Del Ray obviously just cracked the PWI 500, and that's a big deal, do you think you'd ever do some of the things she was like getting in the ring with male competitors?

Well, I have wrestled guys before on TV and not televised. But I mean, I don't know. I'm always up for anything. When it comes to being in the ring, I'm over-prepared, honey.

You've captured pretty much every major women's title there is to have in professional wrestling -- what goals does Mickie James have left in the ring?

Well, I have gotten the KnockOut Tag Team Titles yet, but my thing is I can't stay friends with anybody in the ring too long to capture them. I think that's my problem because everyone is competition you know what I mean? (Laughs.) No, but I have tons of aspirations. I think anyone who steps in the ring they aspire to go down as one of the greatest and that will always be my ultimate goal. Whether that happens or not, we'll see. We can hope right?

What about life after wrestling, have you given that much thought, or you just going to keep doing this until you can't do it anymore?

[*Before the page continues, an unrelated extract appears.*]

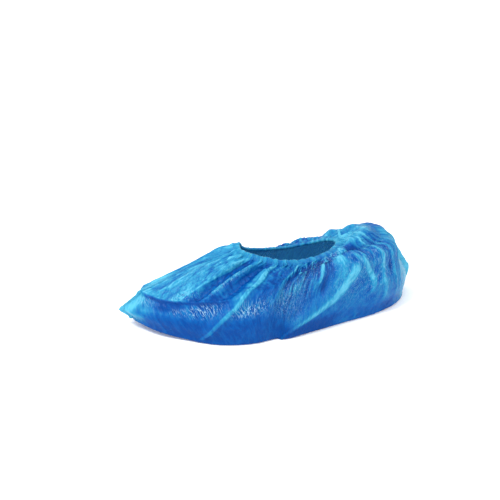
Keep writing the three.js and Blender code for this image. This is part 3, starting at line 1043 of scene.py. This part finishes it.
@dataclass
class FilmBag:
    """The bag of film: vamp, shoulder, wall and sole in one sheet, with its folds, gathers, wrinkles and
    creases.

    Lengths are in millimetres. lift is how far the film stands out from its form, free how light it is
    painted, which is painted light and shade, crowd how much the wrinkles shrink where the film narrows,
    and begun how far it is clear of the hem.
    """

    form: CoverForm
    shift: Array
    columns: int = 720
    row_spans: tuple[tuple[float, float, int], ...] = (
        (0.0, 0.06, 10),
        (0.06, 0.5, 50),
        (0.5, 0.62, 16),
        (0.62, 0.95, 34),
        (0.95, 1.0, 8),
    )
    sole_rings: tuple[float, ...] = (0.06, 0.14, 0.25, 0.4, 0.6, 0.8, 0.95)
    gathers: Gathers = Gathers()
    drawn_ways: DrawnWays = DrawnWays()
    folding: Folding = Folding()
    pleating: Pleating = Pleating()
    wrinkles: Wrinkles = Wrinkles()
    toe_spring: ToeSpring = ToeSpring()
    ledge_edge: tuple[float, float] = (0.2, 0.14)
    fold_start: float = 10.0
    fall_length: float = 130.0
    crowd_power: float = 0.8
    base_free: float = 0.26
    flat_width: float = 300.0
    flat_length: float = 360.0
    flat_area: float = 0.1e6
    rows: Array = field(init=False)
    place: Array = field(init=False)
    depth: Array = field(init=False)
    lift: Array = field(init=False)
    free: Array = field(init=False)
    crinkle_and_glint: Array = field(init=False)
    crowd: Array = field(init=False)
    begun: Array = field(init=False)
    arc: Array = field(init=False)
    along: Array = field(init=False)
    at_heel: Array = field(init=False)
    drawn: Array = field(init=False)
    slanted: Array = field(init=False)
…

No, I sure hope not. I mean, I love wrestling but I don't foresee myself doing it for the rest of my life. I think it'll always be part of my life in some aspect whether I'm an ambassador or perhaps, you never know, commentating, or whatever, an agent, a teacher or something. But I'm also working really hard on my music career, so hopefully being able to do that and still being involved in wrestling in some aspect would be wonderful. Maybe when I retire when I'm 55 or 60 years old I'll be on my horse farm just hanging out.